Though we both own capable cameras, we have quickly learned to take this little toy very, very serious. We made an overwhelming experience when we got married last year. Two friends of ours and accomplished photographers took portraits of our wedding guests and printed the images right on spot. The images were presented as a collage on a wooden board that we had prepared. We took away several learnings from that: First of all the resonance from our guests was incredible positiv resulting in relaxed and authentic images. Also, our guests loved the images as a gift. Further more the collage got a lot of attention and the images we really looked at. Last and most importantly: My wife and me had images of the wedding right away. We took our time to look at the collage the day after the wedding and this was priceless.

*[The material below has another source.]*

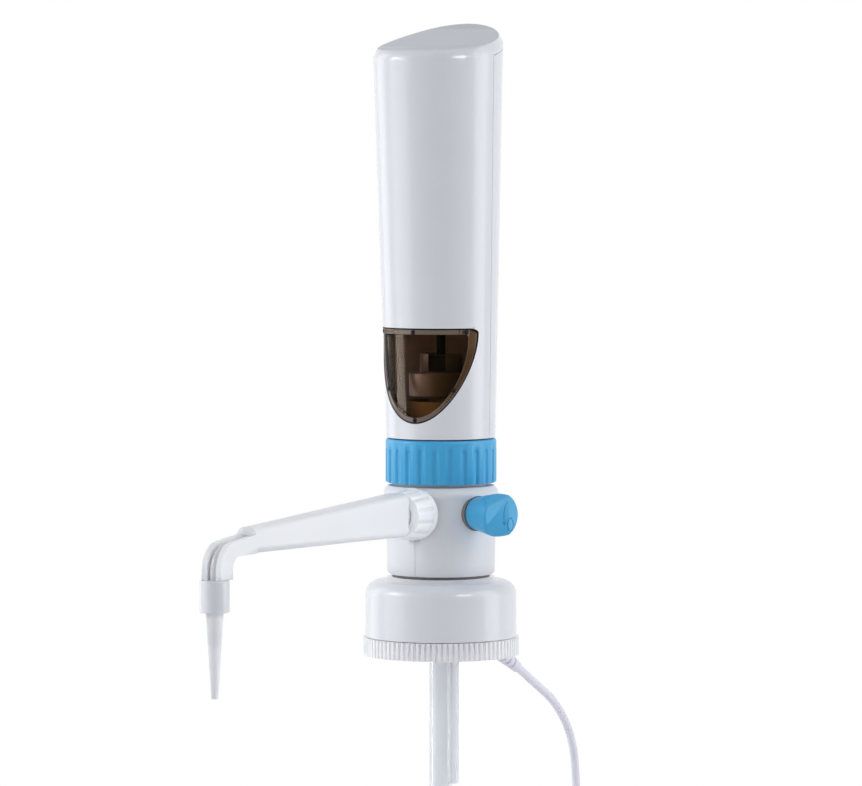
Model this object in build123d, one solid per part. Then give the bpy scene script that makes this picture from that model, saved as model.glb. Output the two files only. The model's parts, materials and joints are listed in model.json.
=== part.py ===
from build123d import *
import math
import os

# Motor-driven bottle top dispenser, in millimetres.
# Origin: on the dispenser's axis, at the bottom plane of the bottle collar.
# +Z is up, the discharge arm points to -Y (the front), the recirculation knob is on the +X side.

# ---- clearances ----
running_gap = 0.08      # radial play of a shaft that turns or slides in its bore
free_gap = 0.3          # air between a moving piece and the wall beside it
mould_gap = 0.2         # air between two moulded pieces of one housing
slip_gap = 0.02         # light push fit of a pin in its hole

# ---- bottle collar ----
thread_bore_r = 22.7    # clears a 45 mm bottle thread
sleeve_wall = 1.3
band_proud = 0.85       # how far the finger ribs stand over the housing
band_height = 6.2
rib_depth = 0.7
rib_pitch = 1.96        # along the rim
lip_thickness = 2.0
seat_z = 15.0           # lower face of the flange that sits over the bottle's mouth
flange_thickness = 2.5
gasket_thickness = 1.5
gasket_inner_r = 14.5

# ---- base housing ----
housing_gap = 0.5       # round the threaded sleeve that turns inside
housing_wall = 2.0
shoulder_z = 26.1
shoulder_fillet = 5.0
neck_ring_r = 18.7
neck_ring_height = 1.3
spacer_inset = 1.6      # depth of the shadow gap between base and block
roof_thickness = 2.6
seat_tube_r = 13.8
seat_tube_bore_r = 9.3

# ---- cable outlet at the rear of the base ----
boss_width = 12.0
boss_height = 14.5
boss_reach = 8.0        # how far the boss stands out behind the housing
boss_edge_r = 3.0
boss_floor = 0.9        # below the relief
outlet_z = 1.0
outlet_tilt = 26.0      # degrees below level
duct_depth = 4.5        # how far the tilted duct runs in before it turns up
duct_turn_z = 9.0       # where it turns level, into the housing
relief_length = 26.0
relief_root_r = 3.3
relief_tip_r = 2.0
relief_grooves = 5
relief_groove_width = 1.2
cable_start = 2.0       # how far the cable's free stretch reaches into the relief
cable_d = 3.0

# ---- valve block ----
block_gap = 1.0         # shadow gap between base and block
block_height = 31.0
block_foot_r = 18.9
block_r = 19.25
block_rim_r = 20.0
block_rim_height = 4.0
block_wall = 2.4
seam_gap = 0.12
core_r = 15.2
core_foot_r = 9.2
outlet_axis_z = 50.5    # height of the discharge arm and of the knob

# ---- union ring ----
ring_gap = 1.1
ring_height = 15.4
ring_r = 19.4
ring_bore_r = 16.7
flute_count = 24
flute_r = 1.4
flute_depth = 0.6
flute_top_margin = 3.0
neck_top_z = 69.7
carrier_flange = 2.3
carrier_neck_r = 15.1

# ---- tower ----
tower_foot_z = 76.3
tower_top_z = 215.0     # where the upper section is given
tower_foot_r = 19.1
tower_top_r = 22.8
tower_lean = 2.3        # how far the upper section leans to the front
tower_wall = 2.0
seam_lean = 3.7         # how far the side seam leans to the front over the same height
scoop_r = 112.0         # hollow of the top face
scoop_low_y = -27.5     # its lowest line
scoop_low_z = 210.8
crown_thickness = 3.0
cover_drop = 4.0        # the rear cover stops this far under the top face
rim_bevel_in = 1.6
rim_bevel_down = 2.8
ledge_width = 4.0
ledge_height = 4.0
stop_width = 1.5
stop_height = 1.2

# ---- window ----
window_reach = 70.0     # degrees from the front to the window's upper corners
window_top_z = 114.9
window_drop = 33.2
window_corner_r = 1.6
seal_width = 0.5
lens_recess = 0.25
lens_thickness = 1.5
lens_depth = 3.2
lens_rim = 1.7
lens_lip = 1.2
stake_r = 0.7

# ---- cylinder and piston ----
stroke = 28.0
barrel_bore_r = 9.3
barrel_r = 11.0
jacket_bore_r = 11.1
jacket_r = 12.15
jacket_top_z = 89.0
piston_rod_r = 4.2
seal_length = 5.0
disc_r = 11.2
disc_z = 90.6
disc_height = 8.2
coupling_r = 7.35
coupling_height = 6.8
coupling_slot = 6.0
coupling_turn = -22.0   # degrees from the front to the way the slot opens

# ---- linear motor ----
bracket_z = 137.0
bracket_thickness = 3.0
motor_r = 13.6
motor_length = 28.0
rotor_r = 4.5
lead_screw_r = 1.7
screw_top_z = 178.0
bracket_screw_turn = 50.0   # degrees from the front, each side
guide_r = 1.5
guide_spacing = 20.0
guide_spare = 2.0       # rod beyond the carriage at the end of its stroke
carriage_height = 4.0
carriage_depth = 7.0
carriage_edge_r = 3.0
rod_seat = 3.8          # how far the guide rods reach into the motor
board_gap = 0.5         # to the rear cover
board_thickness = 1.6
board_width = 14.0
board_height = 32.0
board_lift = 1.5        # over the motor
chip_height = 1.0

# ---- valves ----
chamber_floor_z = 60.3
suction_bore_r = 3.3
riser_r = 2.2
cage_top_z = 44.0
seat_top_z = 37.0
seat_height = 6.0
intake_ball_r = 2.5
intake_seat_r = 1.9
discharge_bore_r = 2.8
discharge_seat_r = 1.5
discharge_ball_r = 2.2
discharge_seat_y = -10.5
ball_lift = 1.2
stop_length = 2.5
groove_r = 0.9

# ---- discharge arm ----
spigot_r = 6.3
spigot_front_y = -22.0
nut_rear_r = 9.5
nut_front_r = 8.0
nut_rear_y = -19.0
nut_front_y = -30.6
nut_flutes = 12
nut_flute_r = 1.5
nut_seat_y = -18.9      # flat face on the block behind the nut
root_flange_r = 6.0
root_flange = 2.0
root_neck_r = 4.6
arm_width = 9.3
arm_tip_width = 7.2
arm_rear_y = -31.0
arm_top_z = 58.6
arm_bottom_z = 43.5
arm_tip_top_z = 53.9
arm_tip_bottom_z = 45.5
arm_tip_y = -133.0
arm_edge_r = 2.4
arm_heel_r = 1.2
nozzle_y = -153.1
bend_r = 7.5            # of the tube's axis, where it turns down
bend_corner_z = 47.4    # where the tube's two straight runs would meet
dip_start_y = -124.0    # from here the tube slopes down to that corner
dip_r = 60.0
inner_bend_y = 5.6      # from the nozzle's axis to the inside of the bend
inner_bend_r = 4.0
rib_proud = 0.5         # how far the guide ribs stand over the tube in the bend
tube_r = 1.6
tube_bore_r = 0.9
collar_r = 4.9
collar_top_z = 38.3
collar_bottom_z = 28.0
collar_wall = 1.3
collar_floor = 1.5
spigot_length = 8.0
tip_root_r = 2.9
tip_end_r = 1.15
tip_end_z = -0.8
tip_bore_top_r = 1.2
tip_bore_end_r = 0.7
tube_end_z = 18.0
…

Of course, Instax images do not replace a good wedding photographer! But the immediacy of the images is awesome.
We never miss to take the camera along when we travel and shoot it alongside our cameras. Again: the collages you can put together after a wonderful day of photography are priceless. Just recently we both came to own fuji cameras. So the mobile Instax printers are now next on our wishlist.
This seems like a really cool accessory to have for street photography as I really feel that it makes people much more welcoming and interested in their photos being taken if you can actually give them one of the results for them to keep in live time. Look forward to your review.
Thank you for this trick, but, but, but …in Europe the printer is sold 169€ and a double 10 papers pack for 174 €. Ouchh !!
A 10 pack is sold for 174 Euro? That’s just insane!
I think Franklin has misread the price for the papers. On amazon.fr you can buy a double 10 pack for €12,99 (unless it’s me that’s misreading)
That’s what I thought…it seemed quite unreasonable when I read it.
I would think it is the camera plus double 10-pack papers for 174, not just the papers.